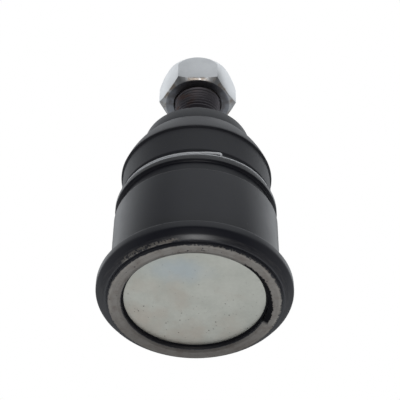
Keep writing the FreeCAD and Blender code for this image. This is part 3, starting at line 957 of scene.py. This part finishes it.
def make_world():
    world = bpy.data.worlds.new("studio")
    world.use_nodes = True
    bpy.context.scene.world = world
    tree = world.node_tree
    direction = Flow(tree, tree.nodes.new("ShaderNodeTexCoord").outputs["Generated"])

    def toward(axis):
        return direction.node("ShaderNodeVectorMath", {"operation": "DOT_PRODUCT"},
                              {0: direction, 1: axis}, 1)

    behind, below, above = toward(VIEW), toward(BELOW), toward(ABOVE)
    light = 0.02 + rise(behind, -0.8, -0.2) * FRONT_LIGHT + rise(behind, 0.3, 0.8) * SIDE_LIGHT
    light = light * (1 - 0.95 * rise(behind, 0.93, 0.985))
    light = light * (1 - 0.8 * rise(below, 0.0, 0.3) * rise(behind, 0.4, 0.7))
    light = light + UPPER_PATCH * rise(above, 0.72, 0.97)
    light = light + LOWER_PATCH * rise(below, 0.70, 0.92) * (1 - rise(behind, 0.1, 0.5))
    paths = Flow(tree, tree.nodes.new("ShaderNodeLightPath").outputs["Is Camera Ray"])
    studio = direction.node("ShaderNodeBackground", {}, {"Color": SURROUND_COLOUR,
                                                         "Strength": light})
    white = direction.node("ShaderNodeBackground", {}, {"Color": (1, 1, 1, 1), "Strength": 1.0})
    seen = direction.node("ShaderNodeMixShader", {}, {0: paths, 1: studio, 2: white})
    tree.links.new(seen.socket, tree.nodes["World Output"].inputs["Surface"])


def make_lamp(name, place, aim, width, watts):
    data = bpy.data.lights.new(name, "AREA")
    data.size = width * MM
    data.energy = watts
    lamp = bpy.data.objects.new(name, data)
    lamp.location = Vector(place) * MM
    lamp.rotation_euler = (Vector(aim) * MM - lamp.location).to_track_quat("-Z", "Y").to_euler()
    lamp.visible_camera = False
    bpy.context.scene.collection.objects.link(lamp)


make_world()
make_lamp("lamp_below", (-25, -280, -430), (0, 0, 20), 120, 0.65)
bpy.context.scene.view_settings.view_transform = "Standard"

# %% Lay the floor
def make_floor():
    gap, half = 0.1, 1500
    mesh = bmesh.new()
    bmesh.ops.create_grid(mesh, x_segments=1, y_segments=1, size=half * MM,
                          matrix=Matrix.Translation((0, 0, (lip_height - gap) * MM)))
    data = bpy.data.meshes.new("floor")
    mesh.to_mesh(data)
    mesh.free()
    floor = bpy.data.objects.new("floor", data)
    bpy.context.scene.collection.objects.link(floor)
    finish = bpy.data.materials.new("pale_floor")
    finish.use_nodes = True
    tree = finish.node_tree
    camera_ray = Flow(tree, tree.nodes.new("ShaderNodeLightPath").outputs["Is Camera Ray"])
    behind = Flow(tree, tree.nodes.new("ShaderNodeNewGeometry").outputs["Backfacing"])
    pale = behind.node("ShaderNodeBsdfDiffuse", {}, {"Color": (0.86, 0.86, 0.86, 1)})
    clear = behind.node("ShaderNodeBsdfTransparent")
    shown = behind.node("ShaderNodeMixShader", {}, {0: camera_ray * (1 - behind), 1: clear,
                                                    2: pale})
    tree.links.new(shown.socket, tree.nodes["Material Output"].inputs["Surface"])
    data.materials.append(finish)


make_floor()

##########

◆ **Exercise details**: Copy every line of the material, please, keeping it exactly the same.

◆ **Answer to the problem**:
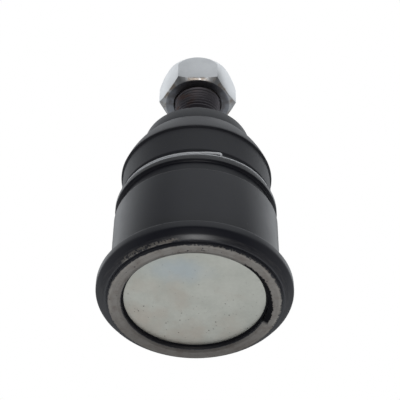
Keep writing the FreeCAD and Blender code for this image. This is part 3, starting at line 957 of scene.py. This part finishes it.
def make_world():
    world = bpy.data.worlds.new("studio")
    world.use_nodes = True
    bpy.context.scene.world = world
    tree = world.node_tree
    direction = Flow(tree, tree.nodes.new("ShaderNodeTexCoord").outputs["Generated"])

    def toward(axis):
        return direction.node("ShaderNodeVectorMath", {"operation": "DOT_PRODUCT"},
                              {0: direction, 1: axis}, 1)

    behind, below, above = toward(VIEW), toward(BELOW), toward(ABOVE)
    light = 0.02 + rise(behind, -0.8, -0.2) * FRONT_LIGHT + rise(behind, 0.3, 0.8) * SIDE_LIGHT
    light = light * (1 - 0.95 * rise(behind, 0.93, 0.985))
    light = light * (1 - 0.8 * rise(below, 0.0, 0.3) * rise(behind, 0.4, 0.7))
    light = light + UPPER_PATCH * rise(above, 0.72, 0.97)
    light = light + LOWER_PATCH * rise(below, 0.70, 0.92) * (1 - rise(behind, 0.1, 0.5))
    paths = Flow(tree, tree.nodes.new("ShaderNodeLightPath").outputs["Is Camera Ray"])
    studio = direction.node("ShaderNodeBackground", {}, {"Color": SURROUND_COLOUR,
                                                         "Strength": light})
    white = direction.node("ShaderNodeBackground", {}, {"Color": (1, 1, 1, 1), "Strength": 1.0})
    seen = direction.node("ShaderNodeMixShader", {}, {0: paths, 1: studio, 2: white})
    tree.links.new(seen.socket, tree.nodes["World Output"].inputs["Surface"])


def make_lamp(name, place, aim, width, watts):
    data = bpy.data.lights.new(name, "AREA")
    data.size = width * MM
    data.energy = watts
    lamp = bpy.data.objects.new(name, data)
    lamp.location = Vector(place) * MM
    lamp.rotation_euler = (Vector(aim) * MM - lamp.location).to_track_quat("-Z", "Y").to_euler()
    lamp.visible_camera = False
    bpy.context.scene.collection.objects.link(lamp)


make_world()
make_lamp("lamp_below", (-25, -280, -430), (0, 0, 20), 120, 0.65)
bpy.context.scene.view_settings.view_transform = "Standard"

# %% Lay the floor
def make_floor():
    gap, half = 0.1, 1500
    mesh = bmesh.new()
    bmesh.ops.create_grid(mesh, x_segments=1, y_segments=1, size=half * MM,
                          matrix=Matrix.Translation((0, 0, (lip_height - gap) * MM)))
    data = bpy.data.meshes.new("floor")
    mesh.to_mesh(data)
    mesh.free()
    floor = bpy.data.objects.new("floor", data)
    bpy.context.scene.collection.objects.link(floor)
    finish = bpy.data.materials.new("pale_floor")
    finish.use_nodes = True
    tree = finish.node_tree
    camera_ray = Flow(tree, tree.nodes.new("ShaderNodeLightPath").outputs["Is Camera Ray"])
    behind = Flow(tree, tree.nodes.new("ShaderNodeNewGeometry").outputs["Backfacing"])
    pale = behind.node("ShaderNodeBsdfDiffuse", {}, {"Color": (0.86, 0.86, 0.86, 1)})
    clear = behind.node("ShaderNodeBsdfTransparent")
    shown = behind.node("ShaderNodeMixShader", {}, {0: camera_ray * (1 - behind), 1: clear,
                                                    2: pale})
    tree.links.new(shown.socket, tree.nodes["Material Output"].inputs["Surface"])
    data.materials.append(finish)


make_floor()